La philosophie qui inspire depuis maintenant six ans la politique économique de la France est fondée sur l’amélioration de la compétitivité des entreprises à travers une réduction du coût du travail et une remise en cause des acquis sociaux censés peser sur les dépenses publiques. A cela s’ajoute une évolution du droit du travail permettant plus de flexibilité en matière d’emploi. Jusqu’à présent, il est difficile de prétendre que ces dispositions aient favorisé les performances des entreprises françaises sur le marché international. Le commerce extérieur de biens est resté lourdement déficitaire avec sur les douze derniers mois plus de 60 milliards d’euros. Il continue de se dégrader hors énergie. La balance des paiements courants est restée voisine de l’équilibre avec un déficit en 2018 de l’ordre de 1% du PIB, grâce aux excédents dans le secteur des services et aux revenus financiers provenant de l’étranger.
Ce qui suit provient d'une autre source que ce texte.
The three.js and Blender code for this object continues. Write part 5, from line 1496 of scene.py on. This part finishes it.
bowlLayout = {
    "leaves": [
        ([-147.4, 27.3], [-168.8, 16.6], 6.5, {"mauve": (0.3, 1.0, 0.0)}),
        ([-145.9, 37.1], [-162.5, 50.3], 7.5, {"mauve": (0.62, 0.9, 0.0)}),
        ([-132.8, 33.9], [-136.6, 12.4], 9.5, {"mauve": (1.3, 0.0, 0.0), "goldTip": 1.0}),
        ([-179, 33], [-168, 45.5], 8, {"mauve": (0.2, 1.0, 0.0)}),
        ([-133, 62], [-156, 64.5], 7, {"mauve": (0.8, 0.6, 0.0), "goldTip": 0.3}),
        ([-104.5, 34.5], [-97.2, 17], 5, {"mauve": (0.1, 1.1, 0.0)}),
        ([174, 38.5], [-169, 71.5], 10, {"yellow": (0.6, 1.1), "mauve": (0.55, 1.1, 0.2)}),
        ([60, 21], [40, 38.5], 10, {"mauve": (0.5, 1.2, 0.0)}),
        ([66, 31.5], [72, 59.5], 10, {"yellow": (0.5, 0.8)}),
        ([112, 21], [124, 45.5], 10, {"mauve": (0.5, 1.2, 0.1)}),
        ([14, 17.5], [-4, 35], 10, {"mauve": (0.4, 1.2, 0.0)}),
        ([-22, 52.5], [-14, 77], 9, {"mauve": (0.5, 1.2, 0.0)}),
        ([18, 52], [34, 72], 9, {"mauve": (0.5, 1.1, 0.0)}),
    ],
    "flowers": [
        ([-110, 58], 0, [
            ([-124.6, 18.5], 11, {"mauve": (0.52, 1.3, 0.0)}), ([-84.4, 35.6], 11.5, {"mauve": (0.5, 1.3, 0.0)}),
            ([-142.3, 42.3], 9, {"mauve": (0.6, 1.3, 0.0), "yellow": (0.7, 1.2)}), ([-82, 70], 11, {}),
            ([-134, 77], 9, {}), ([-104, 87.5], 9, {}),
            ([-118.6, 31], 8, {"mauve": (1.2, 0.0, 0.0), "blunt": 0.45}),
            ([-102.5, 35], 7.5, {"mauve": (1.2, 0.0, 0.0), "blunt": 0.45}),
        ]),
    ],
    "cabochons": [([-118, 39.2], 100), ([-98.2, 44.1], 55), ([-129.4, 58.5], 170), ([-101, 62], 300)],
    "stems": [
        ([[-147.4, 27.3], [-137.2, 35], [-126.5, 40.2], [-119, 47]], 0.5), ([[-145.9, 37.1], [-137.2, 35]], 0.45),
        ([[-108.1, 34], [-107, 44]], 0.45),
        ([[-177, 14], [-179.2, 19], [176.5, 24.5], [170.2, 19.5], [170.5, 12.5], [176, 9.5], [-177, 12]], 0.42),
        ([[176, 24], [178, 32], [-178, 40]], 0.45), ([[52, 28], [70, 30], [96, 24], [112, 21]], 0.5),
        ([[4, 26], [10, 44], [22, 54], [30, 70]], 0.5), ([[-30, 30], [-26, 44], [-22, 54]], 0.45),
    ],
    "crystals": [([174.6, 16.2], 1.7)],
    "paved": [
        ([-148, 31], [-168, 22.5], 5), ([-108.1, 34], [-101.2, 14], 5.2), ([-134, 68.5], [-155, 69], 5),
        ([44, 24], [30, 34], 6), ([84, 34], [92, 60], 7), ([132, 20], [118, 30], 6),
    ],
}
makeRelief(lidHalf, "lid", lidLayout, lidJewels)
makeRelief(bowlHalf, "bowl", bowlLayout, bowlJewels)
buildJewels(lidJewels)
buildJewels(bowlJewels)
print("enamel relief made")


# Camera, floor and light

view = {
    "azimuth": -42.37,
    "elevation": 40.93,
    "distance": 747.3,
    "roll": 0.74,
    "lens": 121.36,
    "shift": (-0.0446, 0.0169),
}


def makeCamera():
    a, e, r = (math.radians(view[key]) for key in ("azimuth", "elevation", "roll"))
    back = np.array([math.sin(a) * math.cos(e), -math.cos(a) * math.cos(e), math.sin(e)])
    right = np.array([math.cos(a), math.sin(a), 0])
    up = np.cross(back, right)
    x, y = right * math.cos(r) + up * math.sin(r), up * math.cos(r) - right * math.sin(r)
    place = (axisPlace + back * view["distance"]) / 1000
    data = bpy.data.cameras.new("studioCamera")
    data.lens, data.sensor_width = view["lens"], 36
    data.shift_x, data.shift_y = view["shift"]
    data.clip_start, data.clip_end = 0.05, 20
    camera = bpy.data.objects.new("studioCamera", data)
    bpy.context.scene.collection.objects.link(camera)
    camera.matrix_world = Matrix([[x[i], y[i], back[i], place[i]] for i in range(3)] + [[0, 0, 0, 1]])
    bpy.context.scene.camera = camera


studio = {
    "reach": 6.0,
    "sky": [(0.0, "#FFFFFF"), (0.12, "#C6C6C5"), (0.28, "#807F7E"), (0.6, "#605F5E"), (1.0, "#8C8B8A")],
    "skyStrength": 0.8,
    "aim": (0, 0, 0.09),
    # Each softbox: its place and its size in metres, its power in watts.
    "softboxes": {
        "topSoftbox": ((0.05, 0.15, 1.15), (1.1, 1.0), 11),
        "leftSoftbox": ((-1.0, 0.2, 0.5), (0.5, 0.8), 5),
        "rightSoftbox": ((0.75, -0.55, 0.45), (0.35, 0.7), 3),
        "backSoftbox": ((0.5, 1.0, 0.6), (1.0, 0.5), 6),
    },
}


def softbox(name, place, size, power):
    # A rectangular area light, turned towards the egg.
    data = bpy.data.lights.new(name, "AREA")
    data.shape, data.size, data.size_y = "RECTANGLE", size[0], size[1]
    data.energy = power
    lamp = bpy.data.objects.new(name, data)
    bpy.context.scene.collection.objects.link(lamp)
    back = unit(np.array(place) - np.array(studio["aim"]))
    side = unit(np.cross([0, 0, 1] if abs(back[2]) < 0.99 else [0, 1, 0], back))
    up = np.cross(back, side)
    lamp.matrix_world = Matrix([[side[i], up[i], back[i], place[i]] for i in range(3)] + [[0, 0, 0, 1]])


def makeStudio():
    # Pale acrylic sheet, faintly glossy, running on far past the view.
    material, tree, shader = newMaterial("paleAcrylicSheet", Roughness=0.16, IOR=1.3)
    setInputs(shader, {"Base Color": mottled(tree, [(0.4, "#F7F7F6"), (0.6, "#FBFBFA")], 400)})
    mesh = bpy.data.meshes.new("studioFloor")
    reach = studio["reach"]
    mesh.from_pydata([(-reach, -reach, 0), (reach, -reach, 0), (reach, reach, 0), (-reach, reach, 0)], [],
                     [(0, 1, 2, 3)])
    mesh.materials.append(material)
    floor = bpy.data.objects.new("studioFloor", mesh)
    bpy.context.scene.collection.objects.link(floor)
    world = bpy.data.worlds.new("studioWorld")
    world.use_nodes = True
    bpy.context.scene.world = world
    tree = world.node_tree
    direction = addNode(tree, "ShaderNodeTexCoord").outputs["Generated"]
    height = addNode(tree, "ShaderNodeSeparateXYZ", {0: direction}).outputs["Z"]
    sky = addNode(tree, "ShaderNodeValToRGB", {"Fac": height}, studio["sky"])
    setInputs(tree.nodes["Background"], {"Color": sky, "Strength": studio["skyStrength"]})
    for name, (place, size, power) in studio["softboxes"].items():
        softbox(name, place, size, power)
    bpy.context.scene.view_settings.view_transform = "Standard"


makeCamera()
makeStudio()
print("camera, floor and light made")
Il n’y a donc pas de péril pour la stabilité financière du pays et cela n’a pas d’impact sur le taux de changes puisque nous sommes dans l’euro qui profite des excédents considérables notamment de l’Allemagne et des Pays-Bas. Mais cela a des effets très négatifs sur l’emploi.
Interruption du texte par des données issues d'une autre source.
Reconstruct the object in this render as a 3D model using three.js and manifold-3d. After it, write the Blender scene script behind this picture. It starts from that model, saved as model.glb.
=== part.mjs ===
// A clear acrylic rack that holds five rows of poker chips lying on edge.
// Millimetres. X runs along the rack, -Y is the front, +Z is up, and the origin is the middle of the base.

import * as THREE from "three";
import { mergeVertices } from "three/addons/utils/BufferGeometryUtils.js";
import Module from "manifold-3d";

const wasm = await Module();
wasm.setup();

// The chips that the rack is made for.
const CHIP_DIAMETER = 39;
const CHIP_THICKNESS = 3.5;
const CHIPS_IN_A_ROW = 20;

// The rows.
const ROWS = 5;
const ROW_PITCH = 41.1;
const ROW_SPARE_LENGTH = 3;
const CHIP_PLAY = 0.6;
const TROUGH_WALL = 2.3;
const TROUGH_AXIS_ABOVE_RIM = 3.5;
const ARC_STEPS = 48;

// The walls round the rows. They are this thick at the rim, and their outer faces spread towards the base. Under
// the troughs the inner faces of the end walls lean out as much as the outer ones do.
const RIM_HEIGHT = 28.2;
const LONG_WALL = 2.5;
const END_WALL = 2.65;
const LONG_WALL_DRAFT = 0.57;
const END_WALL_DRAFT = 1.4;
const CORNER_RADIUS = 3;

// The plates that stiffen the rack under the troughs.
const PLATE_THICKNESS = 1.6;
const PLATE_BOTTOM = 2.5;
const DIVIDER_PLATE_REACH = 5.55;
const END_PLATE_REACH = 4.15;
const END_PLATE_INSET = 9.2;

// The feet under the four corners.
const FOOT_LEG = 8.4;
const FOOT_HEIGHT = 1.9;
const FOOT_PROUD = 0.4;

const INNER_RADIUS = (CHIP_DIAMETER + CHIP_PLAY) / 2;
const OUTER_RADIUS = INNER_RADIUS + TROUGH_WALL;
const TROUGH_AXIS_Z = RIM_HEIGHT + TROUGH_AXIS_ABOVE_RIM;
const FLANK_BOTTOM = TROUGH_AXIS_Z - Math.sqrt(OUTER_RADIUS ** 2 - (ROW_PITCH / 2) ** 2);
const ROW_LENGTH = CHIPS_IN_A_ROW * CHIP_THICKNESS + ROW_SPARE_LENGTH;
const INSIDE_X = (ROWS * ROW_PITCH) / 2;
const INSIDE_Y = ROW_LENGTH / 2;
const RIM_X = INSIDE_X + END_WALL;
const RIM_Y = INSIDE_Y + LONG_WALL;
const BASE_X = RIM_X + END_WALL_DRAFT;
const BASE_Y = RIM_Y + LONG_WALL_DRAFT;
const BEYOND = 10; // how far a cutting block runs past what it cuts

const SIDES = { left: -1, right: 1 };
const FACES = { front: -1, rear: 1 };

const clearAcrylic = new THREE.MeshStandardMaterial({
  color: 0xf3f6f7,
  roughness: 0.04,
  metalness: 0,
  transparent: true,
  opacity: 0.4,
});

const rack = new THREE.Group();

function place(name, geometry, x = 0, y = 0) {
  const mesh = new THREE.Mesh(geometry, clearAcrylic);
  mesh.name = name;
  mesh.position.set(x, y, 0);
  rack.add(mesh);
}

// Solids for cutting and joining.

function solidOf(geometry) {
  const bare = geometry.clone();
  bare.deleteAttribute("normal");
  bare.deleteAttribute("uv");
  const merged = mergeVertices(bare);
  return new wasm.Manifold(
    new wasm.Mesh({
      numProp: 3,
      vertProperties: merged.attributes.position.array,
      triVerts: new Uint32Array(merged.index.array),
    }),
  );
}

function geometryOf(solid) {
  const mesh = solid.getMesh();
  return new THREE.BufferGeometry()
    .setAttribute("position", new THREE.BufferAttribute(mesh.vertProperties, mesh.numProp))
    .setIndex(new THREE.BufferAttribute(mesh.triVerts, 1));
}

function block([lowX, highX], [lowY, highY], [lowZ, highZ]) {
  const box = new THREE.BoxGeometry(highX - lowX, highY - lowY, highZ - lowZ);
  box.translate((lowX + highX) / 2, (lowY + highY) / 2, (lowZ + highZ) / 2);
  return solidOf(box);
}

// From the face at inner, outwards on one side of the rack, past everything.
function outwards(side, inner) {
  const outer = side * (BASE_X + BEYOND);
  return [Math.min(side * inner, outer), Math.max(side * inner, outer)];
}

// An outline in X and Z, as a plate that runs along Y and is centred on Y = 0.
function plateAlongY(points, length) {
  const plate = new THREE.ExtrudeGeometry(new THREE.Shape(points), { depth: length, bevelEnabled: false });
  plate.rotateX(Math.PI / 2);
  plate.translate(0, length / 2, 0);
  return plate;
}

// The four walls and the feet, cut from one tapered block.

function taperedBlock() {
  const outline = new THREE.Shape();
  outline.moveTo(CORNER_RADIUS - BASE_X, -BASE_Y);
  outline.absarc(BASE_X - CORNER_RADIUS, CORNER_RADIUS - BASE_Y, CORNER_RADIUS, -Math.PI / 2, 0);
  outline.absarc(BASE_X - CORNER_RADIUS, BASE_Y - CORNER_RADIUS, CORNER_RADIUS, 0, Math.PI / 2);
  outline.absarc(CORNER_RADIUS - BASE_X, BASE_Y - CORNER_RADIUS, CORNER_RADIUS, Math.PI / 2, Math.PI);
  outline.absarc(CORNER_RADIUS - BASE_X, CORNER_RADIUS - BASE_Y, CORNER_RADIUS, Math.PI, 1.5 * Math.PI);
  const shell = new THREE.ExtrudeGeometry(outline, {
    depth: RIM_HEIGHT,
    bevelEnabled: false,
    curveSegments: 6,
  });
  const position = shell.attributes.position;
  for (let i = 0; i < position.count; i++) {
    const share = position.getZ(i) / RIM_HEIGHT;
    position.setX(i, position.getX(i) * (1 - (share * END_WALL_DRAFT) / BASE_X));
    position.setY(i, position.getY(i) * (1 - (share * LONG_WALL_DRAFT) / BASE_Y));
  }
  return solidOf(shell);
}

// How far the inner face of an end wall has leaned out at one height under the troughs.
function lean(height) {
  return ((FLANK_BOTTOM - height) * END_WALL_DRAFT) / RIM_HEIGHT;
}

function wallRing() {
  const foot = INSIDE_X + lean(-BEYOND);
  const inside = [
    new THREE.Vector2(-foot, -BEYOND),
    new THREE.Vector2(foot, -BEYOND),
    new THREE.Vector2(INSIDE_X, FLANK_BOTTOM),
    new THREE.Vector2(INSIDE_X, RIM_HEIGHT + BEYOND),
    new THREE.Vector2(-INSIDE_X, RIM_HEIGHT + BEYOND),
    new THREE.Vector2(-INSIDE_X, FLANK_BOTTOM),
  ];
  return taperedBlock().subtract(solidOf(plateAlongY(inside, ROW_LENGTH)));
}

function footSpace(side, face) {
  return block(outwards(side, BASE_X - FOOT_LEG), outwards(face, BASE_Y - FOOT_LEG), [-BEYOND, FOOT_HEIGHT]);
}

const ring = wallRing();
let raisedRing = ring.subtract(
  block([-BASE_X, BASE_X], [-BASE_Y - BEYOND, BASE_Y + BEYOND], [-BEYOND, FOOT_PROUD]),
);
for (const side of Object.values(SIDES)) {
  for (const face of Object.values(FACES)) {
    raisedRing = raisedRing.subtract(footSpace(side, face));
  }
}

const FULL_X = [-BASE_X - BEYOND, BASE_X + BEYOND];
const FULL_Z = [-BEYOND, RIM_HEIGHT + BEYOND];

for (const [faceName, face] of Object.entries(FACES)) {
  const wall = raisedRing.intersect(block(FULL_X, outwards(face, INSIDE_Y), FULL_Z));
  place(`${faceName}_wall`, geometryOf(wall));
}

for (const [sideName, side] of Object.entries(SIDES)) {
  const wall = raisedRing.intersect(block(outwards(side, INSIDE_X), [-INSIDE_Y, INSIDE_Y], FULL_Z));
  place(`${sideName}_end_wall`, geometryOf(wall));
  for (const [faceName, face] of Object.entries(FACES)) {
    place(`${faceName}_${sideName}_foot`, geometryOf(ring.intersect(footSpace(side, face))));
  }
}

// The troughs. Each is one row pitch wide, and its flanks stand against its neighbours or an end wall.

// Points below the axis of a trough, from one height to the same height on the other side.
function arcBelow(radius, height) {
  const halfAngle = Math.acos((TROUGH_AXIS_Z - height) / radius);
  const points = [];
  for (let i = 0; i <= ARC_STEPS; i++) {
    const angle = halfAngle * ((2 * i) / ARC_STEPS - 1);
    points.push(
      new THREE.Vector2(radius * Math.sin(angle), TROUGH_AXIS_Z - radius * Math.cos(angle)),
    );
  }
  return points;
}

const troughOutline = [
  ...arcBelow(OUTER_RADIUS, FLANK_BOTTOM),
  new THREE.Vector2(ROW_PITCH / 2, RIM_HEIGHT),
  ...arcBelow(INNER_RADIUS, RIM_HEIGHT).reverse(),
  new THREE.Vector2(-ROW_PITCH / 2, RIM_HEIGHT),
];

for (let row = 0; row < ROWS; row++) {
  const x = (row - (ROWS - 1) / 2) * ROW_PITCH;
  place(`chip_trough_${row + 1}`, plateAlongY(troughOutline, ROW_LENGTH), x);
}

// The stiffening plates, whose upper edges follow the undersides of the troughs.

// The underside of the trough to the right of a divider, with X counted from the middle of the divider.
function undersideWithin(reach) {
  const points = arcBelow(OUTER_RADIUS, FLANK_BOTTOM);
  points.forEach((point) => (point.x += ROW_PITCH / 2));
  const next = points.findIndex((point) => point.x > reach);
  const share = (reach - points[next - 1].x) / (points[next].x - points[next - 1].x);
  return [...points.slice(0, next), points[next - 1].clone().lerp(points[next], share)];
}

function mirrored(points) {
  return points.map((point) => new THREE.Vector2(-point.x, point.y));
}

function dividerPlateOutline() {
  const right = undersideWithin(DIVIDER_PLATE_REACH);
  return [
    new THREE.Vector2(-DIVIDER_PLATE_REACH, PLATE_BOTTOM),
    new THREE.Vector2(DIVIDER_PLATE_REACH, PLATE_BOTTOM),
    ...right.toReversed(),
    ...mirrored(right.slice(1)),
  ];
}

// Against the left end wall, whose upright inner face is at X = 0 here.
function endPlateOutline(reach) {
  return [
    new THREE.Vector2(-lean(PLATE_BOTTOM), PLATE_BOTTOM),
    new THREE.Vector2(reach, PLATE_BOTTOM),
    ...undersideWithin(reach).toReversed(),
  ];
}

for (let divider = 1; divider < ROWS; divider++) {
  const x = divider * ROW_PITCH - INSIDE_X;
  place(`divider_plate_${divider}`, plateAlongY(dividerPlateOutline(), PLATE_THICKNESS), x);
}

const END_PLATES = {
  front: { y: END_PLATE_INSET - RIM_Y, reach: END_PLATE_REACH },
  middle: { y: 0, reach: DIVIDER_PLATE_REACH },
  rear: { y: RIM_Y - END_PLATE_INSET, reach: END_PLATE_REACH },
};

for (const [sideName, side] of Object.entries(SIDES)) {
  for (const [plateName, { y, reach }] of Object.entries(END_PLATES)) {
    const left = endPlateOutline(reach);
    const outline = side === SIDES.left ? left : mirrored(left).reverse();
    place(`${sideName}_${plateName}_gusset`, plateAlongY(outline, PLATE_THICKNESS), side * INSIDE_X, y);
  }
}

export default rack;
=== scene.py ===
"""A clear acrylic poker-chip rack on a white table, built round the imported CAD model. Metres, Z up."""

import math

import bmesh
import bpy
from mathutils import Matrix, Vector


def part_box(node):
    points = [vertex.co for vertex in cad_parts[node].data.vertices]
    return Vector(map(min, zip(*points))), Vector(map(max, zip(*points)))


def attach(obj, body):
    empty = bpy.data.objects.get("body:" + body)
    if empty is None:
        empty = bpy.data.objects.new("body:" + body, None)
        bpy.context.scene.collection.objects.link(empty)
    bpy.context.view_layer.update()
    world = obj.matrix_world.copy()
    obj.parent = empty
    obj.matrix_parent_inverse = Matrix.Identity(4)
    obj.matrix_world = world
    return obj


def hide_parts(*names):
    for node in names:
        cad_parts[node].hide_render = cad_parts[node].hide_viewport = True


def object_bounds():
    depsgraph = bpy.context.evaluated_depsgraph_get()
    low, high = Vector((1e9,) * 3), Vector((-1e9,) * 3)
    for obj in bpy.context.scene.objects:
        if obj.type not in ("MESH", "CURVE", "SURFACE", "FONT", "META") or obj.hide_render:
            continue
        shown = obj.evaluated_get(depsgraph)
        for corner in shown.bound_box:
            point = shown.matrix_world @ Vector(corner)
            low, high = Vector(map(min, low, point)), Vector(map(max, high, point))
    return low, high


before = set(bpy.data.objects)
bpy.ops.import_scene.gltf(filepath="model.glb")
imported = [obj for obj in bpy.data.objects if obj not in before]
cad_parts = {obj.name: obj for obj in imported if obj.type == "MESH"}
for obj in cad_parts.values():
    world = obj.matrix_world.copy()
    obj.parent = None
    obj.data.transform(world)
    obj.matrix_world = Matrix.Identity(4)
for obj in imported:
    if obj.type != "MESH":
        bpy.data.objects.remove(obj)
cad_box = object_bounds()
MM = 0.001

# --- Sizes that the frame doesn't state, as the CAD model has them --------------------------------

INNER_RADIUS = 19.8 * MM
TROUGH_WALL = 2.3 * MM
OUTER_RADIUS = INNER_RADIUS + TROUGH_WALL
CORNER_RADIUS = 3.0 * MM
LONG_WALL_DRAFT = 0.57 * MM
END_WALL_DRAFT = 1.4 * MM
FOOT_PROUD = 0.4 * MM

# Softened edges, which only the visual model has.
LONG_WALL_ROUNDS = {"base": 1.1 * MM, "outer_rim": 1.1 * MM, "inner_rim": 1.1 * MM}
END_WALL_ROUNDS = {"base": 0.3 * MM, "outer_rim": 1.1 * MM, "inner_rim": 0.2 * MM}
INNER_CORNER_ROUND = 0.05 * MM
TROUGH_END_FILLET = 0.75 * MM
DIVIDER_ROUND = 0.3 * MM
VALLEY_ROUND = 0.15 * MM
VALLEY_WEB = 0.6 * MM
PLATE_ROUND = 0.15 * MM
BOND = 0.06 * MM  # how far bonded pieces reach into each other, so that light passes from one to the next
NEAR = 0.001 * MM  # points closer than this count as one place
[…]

La publication des chiffres du 1er trimestre 2019 du nombre de demandeurs d’emploi a été présentée là aussi par le gouvernement comme une preuve de la réussite de sa politique. La baisse de 0,7% soit 54 000 inscrits en moins en un an est indéniable. Elle fait suite à une baisse de 45 000 inscrits au 1er trimestre 2018 par rapport au trimestre correspondant de 2017 auxquels s’ajoute une diminution de 70 000 inscrits par rapport au 1er trimestre 2016. Mais le niveau reste considérable : 3,65 millions sur la France entière. A ce rythme-là, si l’on veut retrouver un nombre de chômeurs de 1,6 million par exemple, il faudrait …quarante ans et il est parfaitement illusoire de croire qu’en 2022 la France sera proche du plein emploi comme certains le prétendent. Par ailleurs si l’on se réfère à l’ensemble des demandeurs d’emploi qui inclut tous ceux qui n’ont qu’un travail à temps partiel et qui souhaitent travailler à plein temps, le chiffre est de 5,6 millions et il évolue peu depuis deux ans, ce qui reste considérable. Un autre facteur, rarement débattu en public, montre qu’en réalité la situation des salariés s’est profondément dégradée depuis dix ans. C’est la montée vertigineuse de la précarité.
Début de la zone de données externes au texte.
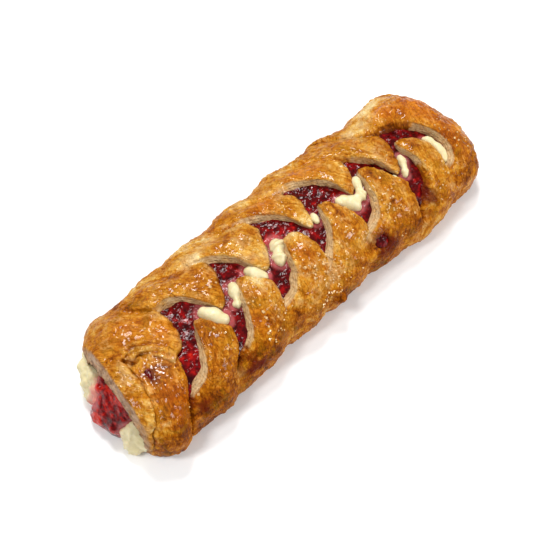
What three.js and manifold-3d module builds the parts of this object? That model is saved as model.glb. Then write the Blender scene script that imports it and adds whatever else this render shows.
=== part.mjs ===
// A braided strawberry and cream cheese strudel: one sheet of laminated dough
// folded round its filling, with the two fringed sides interleaved along the
// top. The dough is open at the -X end, where the filling spills out, and
// folded shut at the +X end. Millimetres, +Z up, +X along the loaf.
import * as THREE from "three";
import { mergeVertices } from "three/addons/utils/BufferGeometryUtils.js";
import Module from "manifold-3d";

// Driving dimensions of the loaf.
const FAR_END = 139; // x of the folded end
const NEAR_HALF = 141; // half length the skin would have towards the open end, uncut
const WIDTH = 87;
const HEIGHT = 36;
const SIDE_HEIGHT = 12; // height of the widest line of the section
const UNDER_DEPTH = 21.6; // half height of the lower half before the flat base cuts it
const SECTION_POWER = 2.5; // squareness of the cross-section
const END_POWER = 11; // squareness of the ends
const OPEN_END = -127; // x of the cut edge of the dough

// Dough and clearances.
const WALL = 5.2; // thickness of the baked dough
const FLOOR = 4; // thickness of the dough under the filling
const PUFF = 2; // how far a strip rises above the loaf's plain skin
const EDGE_DROP = -1; // the same at the strip's edges
const STRIP_DEPTH = 3.5; // how far a strip reaches below it
const CLEARANCE = 0.4; // between dough, jam and cream

// The braid, in arc distance round the section from the ridge, + towards +Y.
const PITCH = 33; // distance between two strips of one side
const WINDOW = { from: -96, to: 114, right: -34, left: 25 };
const STRIP_ROOT = 13; // how far a strip runs on down the side it grows from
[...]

L’Agence Centrale des Organismes de Sécurité Sociale (ACOSS) qui suit de près la situation des salariés vient de publier des chiffres sur les caractéristiques des embauches. Depuis trois ans, on observe une remontée des contrats à durée indéterminée et une relative stabilité des contrats à durée déterminée supérieure à un mois. Ces données sont positives mais les niveaux atteints restent insuffisants pour compenser et au-delà l’écart entre le nombre de jeunes qui arrivent sur le marché du travail et ceux qui partent à la retraite. C’est cela qui explique la persistance d’un chômage de masse. Mais l’ACOSS révèle aussi un phénomène très inquiétant, la véritable explosion du nombre d’embauches au travers de contrats d’une durée inférieure à un mois. Ils sont passés de 1,7 million en 2004 à 3,5 millions en 2014 et à 4,4 millions en 2019. La précarité se généralise dans le monde du travail à un rythme sans précédent. Elle est un facteur pénalisant pour la croissance et n’est pas étrangère au malaise social qui marque la société française. Dans tous les domaines, à commencer par la recherche d’un logement ou l’obtention d’un crédit, le fait d’avoir un emploi stable est essentiel. Une part croissante de la population s’en trouve écarté. La France n’est pas un cas isolé. Les bons chiffres apparents de l’Allemagne et de l’Angleterre en matière d’emploi résultent pour une large part de pratiques analogues. Mais la France cumule une précarisation croissante avec un niveau du chômage très élevé. Il est difficile de s’en satisfaire, surtout quand le gouvernement explique que la solution est de travailler davantage. Les personnes concernées aimeraient bien mais on leur  laisse de moins en moins la possibilité.

Une profession, l’hôtellerie-restauration, y a recours de façon massive. En outre elle a bénéficié à partir de 2009 d’une superbe niche fiscale, l’obtention d’un taux réduit de TVA qui coûte plusieurs milliards à l’Etat chaque année. En plus, la baisse n’a pas été répercutée aux consommateurs. La hausse des prix de cette profession entre janvier 2009 et janvier 2019 a été proche de 20% alors que l’évolution générale de l’indice des prix a été d’environ 10%. A un moment où l’Etat recherche des recettes nouvelles pour financer les dépenses qu’il a annoncées pour calmer le mécontentement, n’y a-t-il pas là une possibilité ?

Un chômage qui reste très élevé et une précarité croissante qui se concentrent sur la jeunesse sont des facteurs qui, en outre, affectent gravement la cohésion sociale d’un pays. Si l’on ajoute l’alourdissement des prélèvements sur les retraites et la perte passée de pouvoir d’achat du fait de leur non-indexation, on constate qu’une part considérable de la population a été affectée par la politique suivie depuis six ans, sans pour autant donner de résultats concrets. C’est pour cela que l’optimisme officiel est excessif et que sa volonté de poursuivre dans la même voie a peu de chances de rassurer et encore moins de convaincre.